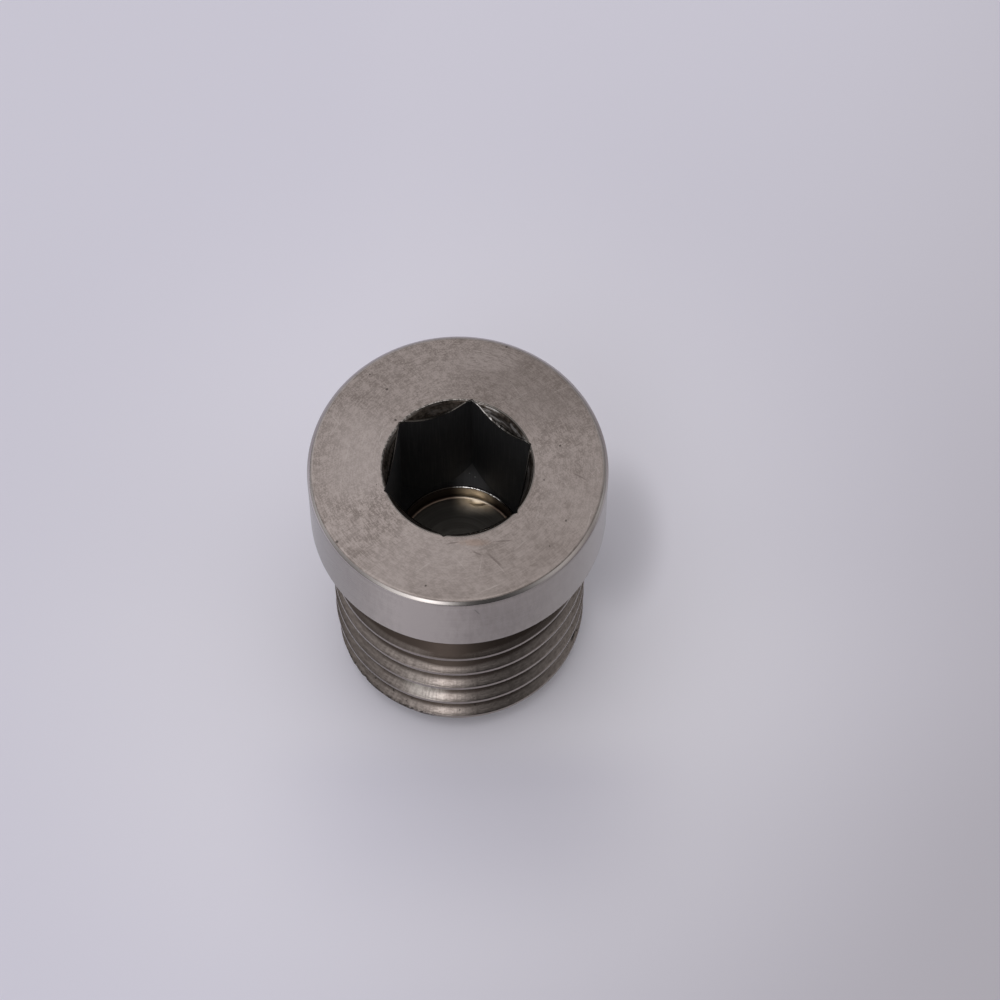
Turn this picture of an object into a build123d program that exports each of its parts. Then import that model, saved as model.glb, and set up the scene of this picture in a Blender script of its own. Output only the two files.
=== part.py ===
from build123d import *
import math
import os

# Hex socket plug: a flanged screw plug turned in one piece from stainless bar, with a thread undercut
# below the head and a right-hand coarse thread.
# Millimetres. The plug stands on its threaded end: z = 0 is the end face and the origin is its centre,
# and +Z runs along the axis to the top of the head. The front of the plug is -Y.

# Thread, ISO metric form, M14 x 2
thread_diameter = 14.0
thread_pitch = 2.0
# Direction, seen from above, in which the first groove leaves the end face
thread_start_angle = 150.0

# Shank, from the end face up to the seating face under the head
shank_length = 14.0
end_face_diameter = 11.0
neck_diameter = 11.0
# Undercut from the seating face down to the full thread diameter
neck_length = 3.4
neck_shoulder_angle = 45.0
neck_fillet = 0.5

# Head
head_diameter = 16.0
head_height = 5.2
head_top_chamfer = 0.2
head_bottom_chamfer = 0.12

# Hex socket for a 7 mm key, with depths measured down from the top of the head
hex_across_flats = 7.1
hex_turn = 20.0
hex_depth = 7.6
# Half angle of the cone that the hex corners run out on
corner_runout_angle = 17.0
mouth_diameter = 8.0
mouth_half_angle = 30.0
pilot_diameter = 6.9
pilot_depth = 10.6
pilot_floor_chamfer = 0.15

# Values that follow from the sizes above
head_top = shank_length + head_height
thread_radius = thread_diameter / 2
neck_radius = neck_diameter / 2
head_radius = head_diameter / 2
thread_top = shank_length - neck_length
hex_corner_radius = hex_across_flats / 2 / math.cos(math.radians(30))

# ISO thread form, as shares of the pitch: the crest is an eighth wide, the flanks lean 30 degrees
# and the external root lies 17/24 of the sharp vee's height below the crest
flank_slope = math.tan(math.radians(30))
crest_width = thread_pitch / 8
thread_depth = thread_pitch * 17 / 24 * math.cos(math.radians(30))


def revolved(*points):
    """Turn a closed outline of (radius, height) points about the plug's axis."""
    outline = make_face(Plane.XZ * Polyline(*points, close=True))
    return revolve(outline, Axis.Z)


def turned_blank():
    """The plain bar before threading: shank with its end chamfer, undercut neck and head."""
    end_radius = end_face_diameter / 2
    end_chamfer = thread_radius - end_radius
    shoulder_rise = (thread_radius - neck_radius) * math.tan(math.radians(neck_shoulder_angle))
    blank = revolved(
        (0, 0),
        (end_radius, 0),
        (thread_radius, end_chamfer),
        (thread_radius, thread_top),
        (neck_radius, thread_top + shoulder_rise),
        (neck_radius, shank_length),
        (head_radius, shank_length),
        (head_radius, head_top),
        (0, head_top),
    )
    neck_corner = blank.edges().filter_by(GeomType.CIRCLE).filter_by(
        lambda edge: abs(edge.radius - neck_radius) < 0.001 and abs(edge.center().Z - shank_length) < 0.001
    )
    blank = fillet(neck_corner, neck_fillet)
    head_rims = blank.edges().filter_by(GeomType.CIRCLE).filter_by(
        lambda edge: abs(edge.radius - head_radius) < 0.001
    )
    blank = chamfer(head_rims.sort_by(Axis.Z)[-1], head_top_chamfer)
    bottom_rim = blank.edges().filter_by(GeomType.CIRCLE).filter_by(
        lambda edge: abs(edge.radius - head_radius) < 0.001 and abs(edge.center().Z - shank_length) < 0.001
    )
    return chamfer(bottom_rim, head_bottom_chamfer)


def groove_turn():
    """One turn of the helical groove, closed at both ends by flat caps that the next turn meets."""
    tool_overhang = thread_pitch * 0.07
    root_radius = thread_radius - thread_depth
    outer_radius = thread_radius + tool_overhang
    groove_half = (thread_pitch - crest_width) / 2
    root_half = groove_half - thread_depth * flank_slope
    outer_half = groove_half + tool_overhang * flank_slope
    corners = [
        (root_radius, -root_half),
        (outer_radius, -outer_half),
        (outer_radius, outer_half),
        (root_radius, root_half),
    ]
    rails = [
        Pos(0, 0, height) * Helix(pitch=thread_pitch, height=thread_pitch, radius=radius)
        for radius, height in corners
    ]
    faces = []
    for rail, next_rail in zip(rails, rails[1:] + rails[:1]):
        faces.append(Face.make_surface_from_curves(rail.edge(), next_rail.edge()))
    for end in (0, 1):
        cap = Polyline(*[rail @ end for rail in rails], close=True)
        faces.append(Face(Wire(cap.edges())))
    return Solid(Shell(faces))


def threaded(blank):
    """Cut the groove turn by turn, from below the end face until it runs out in the neck."""
    turn = Rot(0, 0, thread_start_angle) * groove_turn()
    turns = math.ceil(thread_top / thread_pitch) + 1
    for number in range(turns):
        blank -= Pos(0, 0, (number - 1) * thread_pitch) * turn
    return blank


def hex_socket():
    """The socket's space: pilot bore, broached hexagon with run-out corners, and chamfered mouth."""
    pilot_radius = pilot_diameter / 2
    mouth_radius = mouth_diameter / 2
    clear_above = 1.0
    pilot = revolved(
        (0, head_top - pilot_depth),
        (pilot_radius - pilot_floor_chamfer, head_top - pilot_depth),
        (pilot_radius, head_top - pilot_depth + pilot_floor_chamfer),
        (pilot_radius, head_top + clear_above),
        (0, head_top + clear_above),
    )
    runout = (hex_corner_radius - pilot_radius) / math.tan(math.radians(corner_runout_angle))
    hexagon = Rot(0, 0, hex_turn) * RegularPolygon(hex_across_flats / 2, 6, major_radius=False)
    prism = Pos(0, 0, head_top + clear_above) * extrude(hexagon, -(hex_depth + runout + clear_above))
    broach_reach = revolved(
        (0, head_top - hex_depth - runout),
        (pilot_radius, head_top - hex_depth - runout),
        (hex_corner_radius, head_top - hex_depth),
        (hex_corner_radius + clear_above, head_top - hex_depth),
        (hex_corner_radius + clear_above, head_top + clear_above),
        (0, head_top + clear_above),
    )
    mouth_flare = clear_above * math.tan(math.radians(mouth_half_angle))
    mouth = revolved(
        (0, head_top - mouth_radius / math.tan(math.radians(mouth_half_angle))),
        (mouth_radius + mouth_flare, head_top + clear_above),
        (0, head_top + clear_above),
    )
    return pilot + (prism & broach_reach) + mouth


plug = threaded(turned_blank()) - hex_socket()

os.makedirs("parts", exist_ok=True)
export_step(plug, "parts/plug.step")
print("volume", round(plug.volume, 1), "mm3, height", round(plug.bounding_box().size.Z, 3), "mm")
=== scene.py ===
# %% [markdown]
# # Hex socket plug
# A stainless screw plug, turned in one piece: a round head with a hexagon socket, a thin neck
# under it and a right-hand coarse thread. This notebook loads its fixed model, builds a finer
# skin with the same sizes, gives every surface its own machined finish, and sets up a pale
# studio round it.

# %% Load the fixed model
import math

import bmesh
import bpy
from mathutils import Matrix, Vector, noise


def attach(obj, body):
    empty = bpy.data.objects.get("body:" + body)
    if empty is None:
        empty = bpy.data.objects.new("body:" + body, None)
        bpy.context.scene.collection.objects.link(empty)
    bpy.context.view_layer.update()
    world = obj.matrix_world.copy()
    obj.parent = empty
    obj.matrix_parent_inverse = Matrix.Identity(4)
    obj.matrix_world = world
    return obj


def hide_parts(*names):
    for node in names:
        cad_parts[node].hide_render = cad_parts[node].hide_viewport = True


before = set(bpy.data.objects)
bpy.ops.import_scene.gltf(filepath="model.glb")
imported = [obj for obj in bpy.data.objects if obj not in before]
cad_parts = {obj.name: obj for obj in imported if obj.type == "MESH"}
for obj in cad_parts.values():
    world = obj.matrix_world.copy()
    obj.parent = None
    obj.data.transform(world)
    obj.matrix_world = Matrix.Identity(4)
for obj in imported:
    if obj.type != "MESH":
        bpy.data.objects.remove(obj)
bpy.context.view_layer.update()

print("nodes:", sorted(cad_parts))

# %% [markdown]
# ## Sizes
# The fine skin has to lie exactly where the fixed model lies, so it repeats the plug's own
# sizes. They are in millimetres, because that is how a turner reads them, and Blender works
# in metres, so one factor turns one into the other when a point is made.

# %% Sizes of the plug, in millimetres
MM = 0.001

THREAD_RADIUS = 7.0
PITCH = 2.0
# The root lies 17/24 of the sharp vee's height below the crest
ROOT_RADIUS = THREAD_RADIUS - PITCH * 17 / 24 * math.cos(math.radians(30))
# Direction in which the first groove leaves the end face
THREAD_START = 150
# The middle of a crest passes this height where the angle is zero
CREST_HEIGHT_AT_ZERO = PITCH / 2 - PITCH * THREAD_START / 360

END_RADIUS = 5.5
NECK_RADIUS = 5.5
THREAD_TOP = 10.6
SEAT_HEIGHT = 14.0
NECK_FILLET = 0.5
HEAD_RADIUS = 8.0
HEAD_TOP = 19.2

HEX_INRADIUS = 3.55
HEX_CORNER_RADIUS = HEX_INRADIUS / math.cos(math.radians(30))
HEX_TURN = 20
HEX_DEPTH = 7.6
RUNOUT_TAN = math.tan(math.radians(17))
MOUTH_RADIUS = 4.0
MOUTH_TAN = math.tan(math.radians(30))
PILOT_RADIUS = 3.45
PILOT_DEPTH = 10.6
PILOT_CORNER = 0.15

print("thread root radius", round(ROOT_RADIUS, 3), "hexagon corner", round(HEX_CORNER_RADIUS, 3))

# %% [markdown]
# ## How the skin is laid out
# Everything on this plug is either turned, so it is round, or follows a helix, or is a
# hexagon. All three can be drawn as columns: at each angle round the axis, one line runs
# from the middle of the end face, out, up the thread, round the head and down the socket to
# its floor. Neighbouring columns joined by quads make a closed skin. Screwing a cylinder
# with a modifier would not give the feathered ends of the thread, and cutting with booleans
# leaves long thin faces that shade badly, so the columns are worked out point by point.
#
# The rows of the thread climb with the helix. After a full turn each row has climbed one
# pitch and meets the row that lies one pitch higher.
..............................
◆ **Written exercise**
Show each line of the listing that holds the string "True".

◆ **Answer to this exercise**
    outline = make_face(Plane.XZ * Polyline(*points, close=True))
        cap = Polyline(*[rail @ end for rail in rails], close=True)
os.makedirs("parts", exist_ok=True)
        cad_parts[node].hide_render = cad_parts[node].hide_viewport = True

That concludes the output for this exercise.